(Entries with model source code)
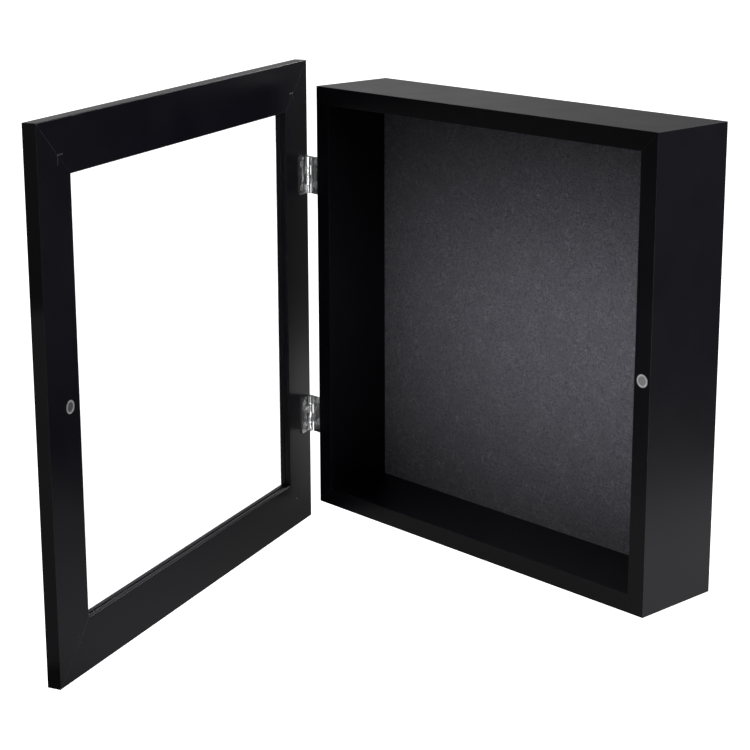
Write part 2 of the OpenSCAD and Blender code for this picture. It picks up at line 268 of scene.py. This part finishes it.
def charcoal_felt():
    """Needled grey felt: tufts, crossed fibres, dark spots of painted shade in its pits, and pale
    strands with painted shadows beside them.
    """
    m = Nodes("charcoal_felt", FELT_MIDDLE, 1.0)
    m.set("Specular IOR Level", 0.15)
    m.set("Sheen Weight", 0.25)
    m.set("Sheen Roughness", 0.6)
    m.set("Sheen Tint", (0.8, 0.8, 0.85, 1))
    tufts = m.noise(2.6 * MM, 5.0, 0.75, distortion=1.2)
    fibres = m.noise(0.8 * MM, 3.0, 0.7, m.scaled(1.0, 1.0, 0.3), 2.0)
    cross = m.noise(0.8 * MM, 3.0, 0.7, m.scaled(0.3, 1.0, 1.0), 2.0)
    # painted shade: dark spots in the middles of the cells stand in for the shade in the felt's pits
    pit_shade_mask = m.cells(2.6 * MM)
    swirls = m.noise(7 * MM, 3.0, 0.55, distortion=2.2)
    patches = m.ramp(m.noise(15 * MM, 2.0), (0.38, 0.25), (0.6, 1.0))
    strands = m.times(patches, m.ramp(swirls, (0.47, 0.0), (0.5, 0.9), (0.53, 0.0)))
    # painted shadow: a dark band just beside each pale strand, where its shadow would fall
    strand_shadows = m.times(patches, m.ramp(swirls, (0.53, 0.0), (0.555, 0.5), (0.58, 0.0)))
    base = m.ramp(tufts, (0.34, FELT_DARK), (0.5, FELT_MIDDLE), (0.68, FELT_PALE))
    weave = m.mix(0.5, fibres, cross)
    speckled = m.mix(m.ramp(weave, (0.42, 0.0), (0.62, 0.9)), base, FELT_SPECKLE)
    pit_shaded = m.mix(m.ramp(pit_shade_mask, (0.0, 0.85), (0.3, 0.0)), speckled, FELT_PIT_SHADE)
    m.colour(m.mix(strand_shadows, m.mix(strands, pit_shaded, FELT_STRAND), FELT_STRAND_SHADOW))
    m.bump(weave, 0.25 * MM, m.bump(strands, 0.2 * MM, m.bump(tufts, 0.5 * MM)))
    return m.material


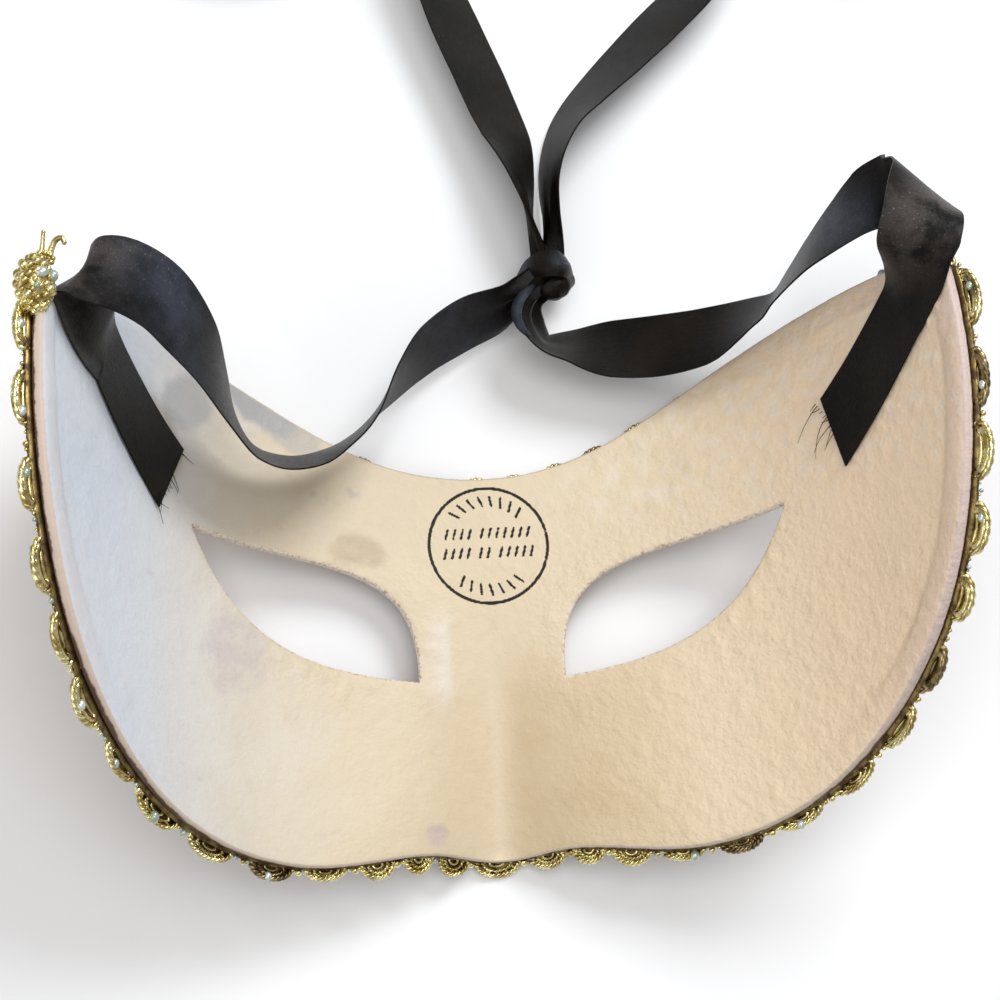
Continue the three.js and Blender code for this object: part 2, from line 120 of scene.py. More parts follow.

PROBLEM:
Print the records above in full, exactly.

RESULT FOR THIS EXERCISE:
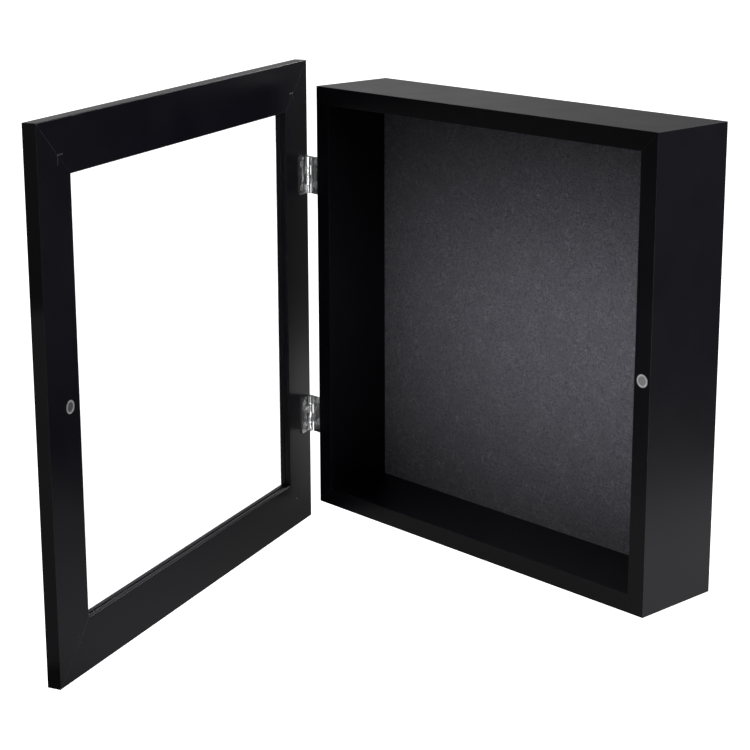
Write part 2 of the OpenSCAD and Blender code for this picture. It picks up at line 268 of scene.py. This part finishes it.
def charcoal_felt():
    """Needled grey felt: tufts, crossed fibres, dark spots of painted shade in its pits, and pale
    strands with painted shadows beside them.
    """
    m = Nodes("charcoal_felt", FELT_MIDDLE, 1.0)
    m.set("Specular IOR Level", 0.15)
    m.set("Sheen Weight", 0.25)
    m.set("Sheen Roughness", 0.6)
    m.set("Sheen Tint", (0.8, 0.8, 0.85, 1))
    tufts = m.noise(2.6 * MM, 5.0, 0.75, distortion=1.2)
    fibres = m.noise(0.8 * MM, 3.0, 0.7, m.scaled(1.0, 1.0, 0.3), 2.0)
    cross = m.noise(0.8 * MM, 3.0, 0.7, m.scaled(0.3, 1.0, 1.0), 2.0)
    # painted shade: dark spots in the middles of the cells stand in for the shade in the felt's pits
    pit_shade_mask = m.cells(2.6 * MM)
    swirls = m.noise(7 * MM, 3.0, 0.55, distortion=2.2)
    patches = m.ramp(m.noise(15 * MM, 2.0), (0.38, 0.25), (0.6, 1.0))
    strands = m.times(patches, m.ramp(swirls, (0.47, 0.0), (0.5, 0.9), (0.53, 0.0)))
    # painted shadow: a dark band just beside each pale strand, where its shadow would fall
    strand_shadows = m.times(patches, m.ramp(swirls, (0.53, 0.0), (0.555, 0.5), (0.58, 0.0)))
    base = m.ramp(tufts, (0.34, FELT_DARK), (0.5, FELT_MIDDLE), (0.68, FELT_PALE))
    weave = m.mix(0.5, fibres, cross)
    speckled = m.mix(m.ramp(weave, (0.42, 0.0), (0.62, 0.9)), base, FELT_SPECKLE)
    pit_shaded = m.mix(m.ramp(pit_shade_mask, (0.0, 0.85), (0.3, 0.0)), speckled, FELT_PIT_SHADE)
    m.colour(m.mix(strand_shadows, m.mix(strands, pit_shaded, FELT_STRAND), FELT_STRAND_SHADOW))
    m.bump(weave, 0.25 * MM, m.bump(strands, 0.2 * MM, m.bump(tufts, 0.5 * MM)))
    return m.material


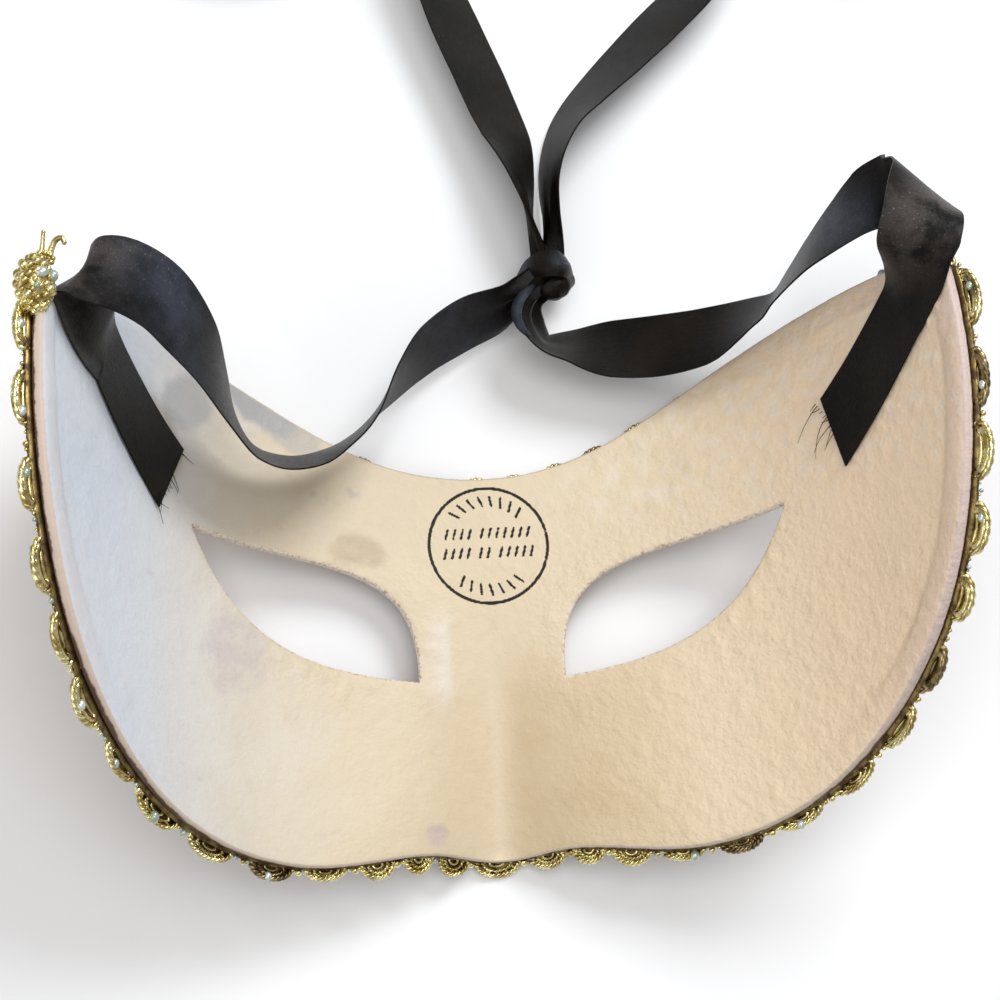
Continue the three.js and Blender code for this object: part 2, from line 120 of scene.py. More parts follow.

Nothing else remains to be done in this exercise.